Einer, der das moderne Yachtdesign federführend mitgeprägt hat, ist Javier Soto Acebal. Der argentinische Konstrukteur zeichnet seit zehn Jahren die Yachten für Solaris und vermochte bislang mit jeder Neuentwicklung die Grenze hinsichtlich der Breite noch weiter aufzustoßen. Die neue Solaris 60 steht für die allerletzte Generation im Größensegment bis 60 Fuß und bietet, abgesehen von unglaublich viel Platz, eine höchst funktionelle Dingigarage, in die das Beiboot in Längsrichtung passt, ein modernes Rigg sowie ein Deckslayout, das auf die Bedürfnisse einer kleinen Crew ausgerichtet ist und sogar für Solisten bestens passt. Die Weitläufigkeit im Cockpit suggeriert eine deutlich größere Yacht, die beiden Cockpittische (auf der alten 60er gibt es nur einen) nutzen den vorhandenen Platz besser und dank extrem schmaler seitlicher Duchten hinter den Steuersäulen konnten die Räder weit außen positioniert werden. Mit allen damit verbundenen Vorteilen, etwa guter Sicht nach vorne und auf die Fäden im Vorsegel. Diese schmalen Duchten sind ein Markenzeichen der jüngsten Solaris-Generation, optisch grandios und ein Zitat aus der Megayachtszene. Kleiner Wermutstropfen: Zum längeren Sitzen eignen sich die Sülls nicht, deshalb bietet man mittlerweile für jeden Steuerstand ein optionales Klapp-Bankerl an.

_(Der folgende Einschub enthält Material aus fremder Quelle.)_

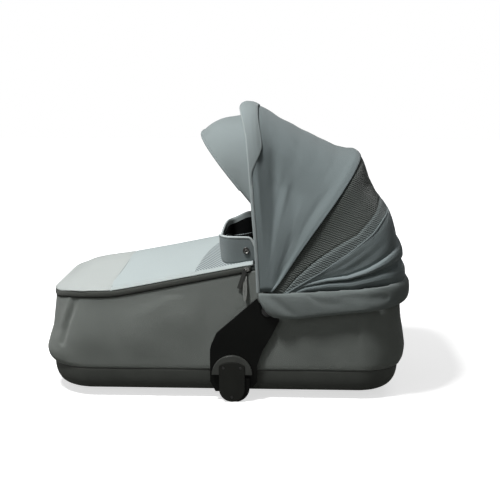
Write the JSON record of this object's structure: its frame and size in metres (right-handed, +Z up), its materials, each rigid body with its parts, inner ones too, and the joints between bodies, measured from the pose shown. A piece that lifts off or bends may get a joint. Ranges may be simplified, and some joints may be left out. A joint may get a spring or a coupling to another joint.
{
  "type": "carrycot",
  "caption": "Carrycot: soft-sided tub on a moulded tray, zipped apron with a wind collar, folding hood with a sun visor, click-on side connectors.",
  "frame": {"origin": "on the floor, under the middle of the carrycot's bounding box", "axes": "+X towards the head end, +Y towards the left-hand side seen from the foot end looking to the hood, +Z up"},
  "size_m": [0.8499, 0.4418, 0.6682],
  "materials": {
    "hood_cloth": "matt woven, blue-grey",
    "hem_cloth": "matt woven, lighter grey",
    "mesh_cloth": "knitted mesh, dark grey",
    "apron_cloth": "matt woven, pale grey",
    "tub_cloth": "matt woven, dark grey",
    "valance_cloth": "soft padded cloth, dark grey",
    "lining_cloth": "plain black lining",
    "mattress_cloth": "off-white cotton cover",
    "black_plastic": "fine-grained black moulding",
    "cover_plastic": "smooth black moulding",
    "tray_plastic": "dark grey moulding",
    "frame_alloy": "plain drawn tube",
    "spring_steel": "bright wire and bolts",
    "dark_steel": "dark plated",
    "pad_rubber": "matt black"
  },
  "bodies": {
    "carrycot": {"apron": "apron_cloth", "base_tray": "tray_plastic", "connector_cover_left": "cover_plastic", "connector_cover_right": "cover_plastic", "connector_housing_left": "black_plastic", "connector_housing_right": "black_plastic", "cover_screw_front_left": "dark_steel", "cover_screw_front_right": "dark_steel", "cover_screw_low_left": "dark_steel", "cover_screw_low_right": "dark_steel", "cover_screw_rear_left": "dark_steel", "cover_screw_rear_right": "dark_steel", "end_stay_foot": "spring_steel", "end_stay_head": "spring_steel", "floor_board": "tray_plastic", "foot_pad_foot_left": "pad_rubber", "foot_pad_foot_right": "pad_rubber", "foot_pad_head_left": "pad_rubber", "foot_pad_head_right": "pad_rubber", "foot_rail_foot": "black_plastic", "foot_rail_head": "black_plastic", "hood_hinge_pin_left": "dark_steel", "hood_hinge_pin_right": "dark_steel", "inner_liner": "lining_cloth", "latch_spring_left": "spring_steel", "latch_spring_right": "spring_steel", "mattress": "mattress_cloth", "press_stud_left": "dark_steel", "press_stud_right": "dark_steel", "rim_frame": "frame_alloy", "side_arm_left": "black_plastic", "side_arm_right": "black_plastic", "side_fabric": "tub_cloth", "valance": "valance_cloth", "wind_collar": "hem_cloth", "zip_tape": "lining_cloth"},
    "hood_rear": {"rib_rear": "black_plastic", "hood_panel_rear": "hood_cloth"},
    "hood_middle": {"rib_middle": "black_plastic", "hood_panel_mesh": "mesh_cloth"},
    "hood_front": {"rib_front": "black_plastic", "hood_front_hem": "hem_cloth", "hood_panel_front": "hood_cloth"},
    "visor": {"visor_wire": "spring_steel", "visor_cloth": "hem_cloth"},
    "zip_slider": {"zip_slider": "dark_steel"},
    "zip_pull": {"zip_pull": "dark_steel", "pull_ribbon": "hood_cloth"},
    "release_button_left": {"release_button_left": "cover_plastic"},
    "release_button_right": {"release_button_right": "cover_plastic"},
    "latch_bolt_left": {"latch_bolt_left": "spring_steel"},
    "latch_bolt_right": {"latch_bolt_right": "spring_steel"}
  },
  "joints": [
    {"name": "hood_fold", "type": "hinge", "parent": "carrycot", "child": "hood_rear", "pos_m": [0.1, 0, 0.213], "axis": [0, 1, 0], "range_deg": [0, 15], "deforming": ["hood_panel_rear"]},
    {"name": "middle_rib_fold", "type": "hinge", "parent": "hood_rear", "child": "hood_middle", "pos_m": [0.1, 0, 0.213], "axis": [0, 1, 0], "range_deg": [0, 14], "deforming": ["hood_panel_mesh"]},
    {"name": "front_rib_fold", "type": "hinge", "parent": "hood_middle", "child": "hood_front", "pos_m": [0.1, 0, 0.213], "axis": [0, 1, 0], "range_deg": [0, 30], "deforming": ["hood_panel_front"]},
    {"name": "visor_flip", "type": "hinge", "parent": "hood_front", "child": "visor", "pos_m": [0.0779, 0, 0.4344], "axis": [0, 1, 0], "range_deg": [0, 30], "deforming": ["visor_cloth"]},
    {"name": "zip_run", "type": "slide", "parent": "carrycot", "child": "zip_slider", "axis": [-0.9806, 0, -0.1961], "range_m": [0, 0.27]},
    {"name": "zip_pull_swing", "type": "hinge", "parent": "zip_slider", "child": "zip_pull", "pos_m": [0.052, -0.1973, 0.3048], "axis": [0, 1, 0], "range_deg": [-8, 60]},
    {"name": "release_left", "type": "slide", "parent": "carrycot", "child": "release_button_left", "axis": [0, 0, 1], "range_m": [0, 0.006], "stiffness_N_per_m": 400, "springref_m": -0.003},
    {"name": "release_right", "type": "slide", "parent": "carrycot", "child": "release_button_right", "axis": [0, 0, 1], "range_m": [0, 0.006], "stiffness_N_per_m": 400, "springref_m": -0.003},
    {"name": "latch_left", "type": "slide", "parent": "carrycot", "child": "latch_bolt_left", "axis": [1, 0, 0], "range_m": [0, 0.0045], "deforming": ["latch_spring_left"]},
    {"name": "latch_right", "type": "slide", "parent": "carrycot", "child": "latch_bolt_right", "axis": [1, 0, 0], "range_m": [0, 0.0045], "deforming": ["latch_spring_right"]}
  ],
  "couplings": [
    {"joint": "middle_rib_fold", "follows": "hood_fold", "ratio": 0.93333},
    {"joint": "front_rib_fold", "follows": "hood_fold", "ratio": 2},
    {"joint": "latch_left", "follows": "release_left", "ratio": 0.75},
    {"joint": "latch_right", "follows": "release_right", "ratio": 0.75}
  ]
}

Die Entstehungsgeschichte der alten Solaris One 60 stand unter grundsätzlich anderen Vorzeichen. Damals war die Werft in erster Linie auf Custom- und Semicustom-Yachten spezialisiert, mit den Serienyachten betrat man Neuland und mehr als zehn Modelle unter 60 Fuß pro Jahr wurden nicht gebaut. So ist es nicht verwunderlich, dass man für die Konzeption der Solaris One 60, die eigentlich an der Schwelle der Semicustom-Abteilung stand, Bill Tripp engagierte. Der Amerikaner war in erster Linie auf Megayachten spezialisiert und transferierte vieles aus diesem Genre in die Solaris One 60. Roman Mayrhofer, Solaris-Repräsentant und Eigner der Baunummer 2, nennt beispielhaft die Bedienung von Großschot (Magic-Trim-Zylinder), Genuarollanlage, Ankerwinsch und dergleichen mittels Cariboni-Hydraulik – echtes Push-Button-Sailing, mit dem er laut seiner Aussage noch nie Probleme hatte.

Zahlen und Fakten

Aufschlussreich ist der Breiten- und Längenvergleich. Die Neue hat um 17 Zentimeter mehr Maximalbreite. Das klingt wenig, aber weil sich die Yacht nach achtern hin so gut wie nicht verjüngt und im Vorschiffsbereich extrem voluminös ist, spielt sie hinsichtlich Platzangebot im Cockpit und unter Deck in einer anderen Welt. Die Heckkajüten mit großen Rumpfluken wirken im direkten Vergleich riesig, außerdem gibt’s auf der Neuen zwei idente Nasszellen mit getrennten Duschen, während auf dem Tripp-Design das Bad an Backbord kleiner ausgefallen ist.

Bei der Länge fällt auf, dass die Solaris One 60 mit 18,95 Metern eigentlich eine 62er ist, punkto Wasserlinie hat hingegen die Neue mit ihrem gemäßigten Wavepiercer-Bug die Nase vorn.